Our founders had very limited faith also. That’s why they divided the power up. But it’s not working! Again in this book Strangers in Their Own Land, something like 50% of the budget of Louisiana is federal money and yet nobody believes that government can do anything, even while it’s paying their healthcare, building their roads and levies. Even though they’re benefitting every day, they don’t believe it does anything. I think we’ve got an educational project ahead of [us] helping people understand what government does bring into their lives. It’s so easy to find the boondoggles, mismanagement, and racism. I am at the age where I’m on Social Security. It’s a great system.

PMC: Last question. What do you think Thomas Mann would make of all of this? What would he be thinking, doing, and saying today if he were around?

SL: I know when he left in 1952 it was because of the rise of McCarthy and he thought he was seeing [the U.S.] moving toward an authoritarian government. He was afraid of it. He’d seen where it ended in Germany. He left the U.S. and moved to Switzerland. Never did return to Germany to live. (Mann died in Switzerland in 1955.)

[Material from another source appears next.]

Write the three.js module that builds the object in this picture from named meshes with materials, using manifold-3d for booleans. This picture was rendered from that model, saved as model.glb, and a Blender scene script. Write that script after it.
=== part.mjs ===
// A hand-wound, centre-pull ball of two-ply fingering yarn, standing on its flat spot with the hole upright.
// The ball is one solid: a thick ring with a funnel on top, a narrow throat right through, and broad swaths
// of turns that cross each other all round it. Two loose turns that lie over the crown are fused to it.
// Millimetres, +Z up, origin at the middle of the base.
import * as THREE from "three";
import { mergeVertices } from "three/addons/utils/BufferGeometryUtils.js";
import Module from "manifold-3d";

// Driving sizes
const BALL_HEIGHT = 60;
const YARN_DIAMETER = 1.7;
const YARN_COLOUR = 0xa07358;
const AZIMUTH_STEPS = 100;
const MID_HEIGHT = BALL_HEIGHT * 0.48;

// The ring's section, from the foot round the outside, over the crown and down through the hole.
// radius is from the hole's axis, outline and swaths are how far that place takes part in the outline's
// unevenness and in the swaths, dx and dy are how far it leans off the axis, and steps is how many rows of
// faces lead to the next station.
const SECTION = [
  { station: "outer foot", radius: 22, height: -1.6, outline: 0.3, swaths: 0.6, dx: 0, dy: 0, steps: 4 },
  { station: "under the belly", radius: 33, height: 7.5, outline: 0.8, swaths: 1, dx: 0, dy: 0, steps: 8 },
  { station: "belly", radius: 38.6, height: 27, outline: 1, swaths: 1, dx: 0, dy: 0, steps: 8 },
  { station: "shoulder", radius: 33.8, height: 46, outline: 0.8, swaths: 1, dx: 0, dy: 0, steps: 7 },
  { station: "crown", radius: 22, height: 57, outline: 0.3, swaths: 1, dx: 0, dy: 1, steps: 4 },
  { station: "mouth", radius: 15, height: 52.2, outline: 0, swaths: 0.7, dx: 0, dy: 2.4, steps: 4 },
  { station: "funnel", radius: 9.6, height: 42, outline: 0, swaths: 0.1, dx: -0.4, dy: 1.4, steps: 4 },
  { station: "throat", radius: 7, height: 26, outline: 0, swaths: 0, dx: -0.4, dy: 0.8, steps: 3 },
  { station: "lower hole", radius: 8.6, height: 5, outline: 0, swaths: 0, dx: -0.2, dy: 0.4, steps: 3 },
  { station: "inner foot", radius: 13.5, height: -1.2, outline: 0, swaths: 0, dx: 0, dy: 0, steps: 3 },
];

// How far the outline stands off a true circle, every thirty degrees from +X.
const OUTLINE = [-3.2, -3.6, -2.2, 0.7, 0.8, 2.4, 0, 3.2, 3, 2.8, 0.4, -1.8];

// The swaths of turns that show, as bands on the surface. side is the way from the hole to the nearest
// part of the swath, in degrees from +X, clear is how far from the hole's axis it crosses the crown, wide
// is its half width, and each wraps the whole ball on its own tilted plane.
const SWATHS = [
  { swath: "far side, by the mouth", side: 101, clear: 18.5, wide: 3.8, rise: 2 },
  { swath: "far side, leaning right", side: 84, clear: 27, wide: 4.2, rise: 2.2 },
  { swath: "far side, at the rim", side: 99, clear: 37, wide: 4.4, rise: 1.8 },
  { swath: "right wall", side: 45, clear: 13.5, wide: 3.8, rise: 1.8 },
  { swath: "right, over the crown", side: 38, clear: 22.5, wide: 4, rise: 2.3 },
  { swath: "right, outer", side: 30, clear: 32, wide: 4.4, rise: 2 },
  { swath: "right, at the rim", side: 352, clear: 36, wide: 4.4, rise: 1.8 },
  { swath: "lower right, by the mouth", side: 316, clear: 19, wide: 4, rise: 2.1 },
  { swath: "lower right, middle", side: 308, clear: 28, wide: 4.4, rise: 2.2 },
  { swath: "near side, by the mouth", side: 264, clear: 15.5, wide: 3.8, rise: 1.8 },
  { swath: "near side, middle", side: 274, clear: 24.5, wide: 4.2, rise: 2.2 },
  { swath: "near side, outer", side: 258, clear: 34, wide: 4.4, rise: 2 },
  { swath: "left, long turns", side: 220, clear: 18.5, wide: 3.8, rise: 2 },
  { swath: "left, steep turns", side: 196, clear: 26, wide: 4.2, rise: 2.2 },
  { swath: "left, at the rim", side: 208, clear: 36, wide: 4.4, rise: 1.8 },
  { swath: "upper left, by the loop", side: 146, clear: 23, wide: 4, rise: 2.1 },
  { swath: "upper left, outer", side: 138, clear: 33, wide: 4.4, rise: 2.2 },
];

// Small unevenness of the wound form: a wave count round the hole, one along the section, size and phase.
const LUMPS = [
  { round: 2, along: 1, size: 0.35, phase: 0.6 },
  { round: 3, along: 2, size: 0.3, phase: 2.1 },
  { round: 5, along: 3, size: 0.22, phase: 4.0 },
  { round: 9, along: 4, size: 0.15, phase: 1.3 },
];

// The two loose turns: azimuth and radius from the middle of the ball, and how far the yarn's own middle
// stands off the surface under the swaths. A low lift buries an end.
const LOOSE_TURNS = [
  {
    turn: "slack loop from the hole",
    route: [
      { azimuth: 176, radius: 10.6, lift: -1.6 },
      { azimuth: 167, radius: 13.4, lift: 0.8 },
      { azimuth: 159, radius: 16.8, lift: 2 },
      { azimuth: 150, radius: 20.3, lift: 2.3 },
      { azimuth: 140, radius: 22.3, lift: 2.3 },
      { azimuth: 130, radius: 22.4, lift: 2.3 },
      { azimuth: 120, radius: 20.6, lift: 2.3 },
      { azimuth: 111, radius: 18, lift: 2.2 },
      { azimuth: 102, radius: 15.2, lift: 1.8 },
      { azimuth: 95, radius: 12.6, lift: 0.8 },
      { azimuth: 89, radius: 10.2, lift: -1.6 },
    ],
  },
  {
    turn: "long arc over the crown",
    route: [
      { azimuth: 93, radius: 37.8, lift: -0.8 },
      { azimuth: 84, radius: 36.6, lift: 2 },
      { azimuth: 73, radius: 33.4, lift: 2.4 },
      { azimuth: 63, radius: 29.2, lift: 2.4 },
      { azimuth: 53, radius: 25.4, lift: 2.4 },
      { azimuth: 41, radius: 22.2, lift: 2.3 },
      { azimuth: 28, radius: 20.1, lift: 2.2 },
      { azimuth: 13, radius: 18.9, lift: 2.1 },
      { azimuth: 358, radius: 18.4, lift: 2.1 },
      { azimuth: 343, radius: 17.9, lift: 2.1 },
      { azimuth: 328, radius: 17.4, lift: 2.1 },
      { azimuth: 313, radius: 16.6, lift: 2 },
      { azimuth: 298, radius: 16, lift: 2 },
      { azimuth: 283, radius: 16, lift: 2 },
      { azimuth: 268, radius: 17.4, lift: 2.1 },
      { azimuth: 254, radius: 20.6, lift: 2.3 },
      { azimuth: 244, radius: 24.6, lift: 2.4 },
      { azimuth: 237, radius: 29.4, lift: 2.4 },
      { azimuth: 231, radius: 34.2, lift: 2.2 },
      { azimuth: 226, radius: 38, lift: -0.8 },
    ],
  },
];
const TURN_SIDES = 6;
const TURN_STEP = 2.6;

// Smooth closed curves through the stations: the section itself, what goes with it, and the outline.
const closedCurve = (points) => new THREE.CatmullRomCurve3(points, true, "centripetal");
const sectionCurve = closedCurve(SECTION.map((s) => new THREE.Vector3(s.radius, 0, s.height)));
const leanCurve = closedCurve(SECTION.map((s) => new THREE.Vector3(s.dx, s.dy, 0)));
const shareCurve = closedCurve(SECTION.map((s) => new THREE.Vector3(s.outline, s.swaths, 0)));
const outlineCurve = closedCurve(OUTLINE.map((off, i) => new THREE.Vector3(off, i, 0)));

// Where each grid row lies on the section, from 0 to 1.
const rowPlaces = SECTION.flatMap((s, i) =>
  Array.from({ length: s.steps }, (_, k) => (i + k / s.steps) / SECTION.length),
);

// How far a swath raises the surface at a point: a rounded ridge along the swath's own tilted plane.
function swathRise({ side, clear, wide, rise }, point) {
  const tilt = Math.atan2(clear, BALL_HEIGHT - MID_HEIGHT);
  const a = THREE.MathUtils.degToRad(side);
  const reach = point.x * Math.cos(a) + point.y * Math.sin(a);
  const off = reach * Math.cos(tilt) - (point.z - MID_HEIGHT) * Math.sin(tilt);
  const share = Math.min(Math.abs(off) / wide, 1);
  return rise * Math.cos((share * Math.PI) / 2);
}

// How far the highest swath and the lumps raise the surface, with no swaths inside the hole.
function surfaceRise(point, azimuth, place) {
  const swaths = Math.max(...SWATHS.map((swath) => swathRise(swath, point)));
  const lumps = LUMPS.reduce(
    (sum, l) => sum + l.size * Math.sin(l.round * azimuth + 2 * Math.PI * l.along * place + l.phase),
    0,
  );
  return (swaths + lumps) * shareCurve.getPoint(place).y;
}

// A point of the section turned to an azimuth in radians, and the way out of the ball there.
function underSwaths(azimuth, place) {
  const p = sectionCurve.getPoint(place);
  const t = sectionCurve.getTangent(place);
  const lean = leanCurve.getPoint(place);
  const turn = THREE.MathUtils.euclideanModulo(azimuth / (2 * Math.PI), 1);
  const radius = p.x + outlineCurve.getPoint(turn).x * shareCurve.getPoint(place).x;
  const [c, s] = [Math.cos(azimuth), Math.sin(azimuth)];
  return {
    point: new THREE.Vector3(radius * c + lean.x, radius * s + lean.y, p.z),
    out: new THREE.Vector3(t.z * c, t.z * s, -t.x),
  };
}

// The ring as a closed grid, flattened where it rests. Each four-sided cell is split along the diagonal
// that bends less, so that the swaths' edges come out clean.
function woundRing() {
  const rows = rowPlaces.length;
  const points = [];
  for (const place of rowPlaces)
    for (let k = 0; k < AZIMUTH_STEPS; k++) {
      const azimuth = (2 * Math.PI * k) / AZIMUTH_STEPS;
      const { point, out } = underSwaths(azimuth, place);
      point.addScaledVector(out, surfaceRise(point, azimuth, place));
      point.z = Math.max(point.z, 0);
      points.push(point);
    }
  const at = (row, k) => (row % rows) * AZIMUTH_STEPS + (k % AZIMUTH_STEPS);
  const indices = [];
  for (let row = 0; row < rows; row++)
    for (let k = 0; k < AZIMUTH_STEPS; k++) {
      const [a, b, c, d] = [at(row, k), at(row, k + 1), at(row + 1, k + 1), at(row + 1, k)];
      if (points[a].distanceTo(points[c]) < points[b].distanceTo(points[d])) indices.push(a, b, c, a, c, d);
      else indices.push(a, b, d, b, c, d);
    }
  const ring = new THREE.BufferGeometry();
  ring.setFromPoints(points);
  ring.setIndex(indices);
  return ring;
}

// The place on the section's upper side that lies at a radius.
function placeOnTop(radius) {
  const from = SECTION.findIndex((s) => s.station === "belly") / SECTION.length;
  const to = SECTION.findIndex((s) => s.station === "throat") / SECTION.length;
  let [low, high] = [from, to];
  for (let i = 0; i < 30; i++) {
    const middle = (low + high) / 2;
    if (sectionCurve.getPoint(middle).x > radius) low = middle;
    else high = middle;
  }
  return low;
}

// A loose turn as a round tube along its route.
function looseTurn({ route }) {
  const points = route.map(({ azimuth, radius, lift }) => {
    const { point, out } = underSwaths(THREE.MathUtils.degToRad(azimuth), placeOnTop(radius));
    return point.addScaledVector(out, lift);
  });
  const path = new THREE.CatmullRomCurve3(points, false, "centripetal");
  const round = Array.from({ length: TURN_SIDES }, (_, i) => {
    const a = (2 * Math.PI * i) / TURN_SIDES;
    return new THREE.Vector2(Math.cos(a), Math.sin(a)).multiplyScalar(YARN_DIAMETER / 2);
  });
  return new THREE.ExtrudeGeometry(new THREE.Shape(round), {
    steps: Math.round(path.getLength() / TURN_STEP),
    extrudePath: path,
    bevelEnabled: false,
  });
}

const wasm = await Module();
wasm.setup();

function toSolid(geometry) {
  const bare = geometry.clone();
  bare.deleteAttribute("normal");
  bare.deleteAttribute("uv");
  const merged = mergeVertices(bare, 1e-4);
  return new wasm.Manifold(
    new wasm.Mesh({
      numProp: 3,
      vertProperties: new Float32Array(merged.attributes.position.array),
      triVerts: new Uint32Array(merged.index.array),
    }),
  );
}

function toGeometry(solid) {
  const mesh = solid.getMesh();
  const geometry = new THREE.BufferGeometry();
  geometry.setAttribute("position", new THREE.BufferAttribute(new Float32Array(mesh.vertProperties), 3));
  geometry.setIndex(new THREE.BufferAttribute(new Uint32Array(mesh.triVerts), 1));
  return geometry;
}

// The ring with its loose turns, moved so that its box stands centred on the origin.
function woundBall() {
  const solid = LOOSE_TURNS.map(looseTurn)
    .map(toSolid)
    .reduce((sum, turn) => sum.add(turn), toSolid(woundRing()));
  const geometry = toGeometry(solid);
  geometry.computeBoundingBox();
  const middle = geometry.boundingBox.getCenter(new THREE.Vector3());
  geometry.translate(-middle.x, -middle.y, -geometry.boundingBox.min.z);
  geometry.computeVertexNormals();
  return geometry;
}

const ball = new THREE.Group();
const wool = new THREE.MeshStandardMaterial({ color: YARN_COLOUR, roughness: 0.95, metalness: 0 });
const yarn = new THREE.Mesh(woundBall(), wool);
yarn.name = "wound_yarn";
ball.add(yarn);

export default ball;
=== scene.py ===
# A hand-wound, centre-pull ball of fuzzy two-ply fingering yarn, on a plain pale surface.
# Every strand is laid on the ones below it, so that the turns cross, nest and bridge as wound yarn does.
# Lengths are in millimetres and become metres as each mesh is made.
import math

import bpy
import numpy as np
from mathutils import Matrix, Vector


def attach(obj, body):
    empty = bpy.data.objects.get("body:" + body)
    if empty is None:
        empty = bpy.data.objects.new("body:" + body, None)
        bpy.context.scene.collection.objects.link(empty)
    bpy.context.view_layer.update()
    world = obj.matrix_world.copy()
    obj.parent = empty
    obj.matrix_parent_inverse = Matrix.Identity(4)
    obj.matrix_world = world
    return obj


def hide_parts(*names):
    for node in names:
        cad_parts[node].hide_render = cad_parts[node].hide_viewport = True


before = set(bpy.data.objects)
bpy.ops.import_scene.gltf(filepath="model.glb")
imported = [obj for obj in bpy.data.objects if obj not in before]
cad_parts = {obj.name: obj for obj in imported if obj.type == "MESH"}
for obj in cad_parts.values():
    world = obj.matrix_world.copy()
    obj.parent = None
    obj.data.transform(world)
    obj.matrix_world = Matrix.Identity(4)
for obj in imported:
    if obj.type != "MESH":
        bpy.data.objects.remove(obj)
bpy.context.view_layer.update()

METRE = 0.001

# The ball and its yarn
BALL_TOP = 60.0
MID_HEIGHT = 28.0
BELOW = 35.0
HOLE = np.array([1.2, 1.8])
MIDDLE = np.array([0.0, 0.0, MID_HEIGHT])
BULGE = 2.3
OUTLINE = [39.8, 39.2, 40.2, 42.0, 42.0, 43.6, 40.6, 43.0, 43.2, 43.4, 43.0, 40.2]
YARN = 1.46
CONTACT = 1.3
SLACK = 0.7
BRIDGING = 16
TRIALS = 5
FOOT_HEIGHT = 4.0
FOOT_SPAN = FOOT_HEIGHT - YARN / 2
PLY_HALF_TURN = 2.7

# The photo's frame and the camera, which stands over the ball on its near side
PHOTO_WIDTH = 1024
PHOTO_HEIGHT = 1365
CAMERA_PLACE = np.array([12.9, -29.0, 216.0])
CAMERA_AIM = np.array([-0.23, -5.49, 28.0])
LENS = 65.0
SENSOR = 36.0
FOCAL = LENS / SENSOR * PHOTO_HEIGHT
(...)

I think he would have lectured a lot about why we have to defend real democracy… It’s much more than voting. I think he’d be out there on the stump trying to help people to understand that we had forgotten what democracy is. The awful truth is that Hitler was elected and Mussolini was invited into the government. The most common way that an authoritarian government is put in place is that a failing conservative party thinks it can draft populist energies and control them. I think that he’d be really trying to parse these issues and also tempted to flee.

PMC: Anything else you would like to add about the Thomas Mann House?

SL: The wonderful thing is that it’s a free space. It doesn’t have to accomplish anything, which means that it can try to think fresh thoughts. It has a secure ongoing support from the German government but not German government intervention. We really can bring people together to try to imagine what else is possible still… Maybe we can have some small influence along the way toward better thinking about the future.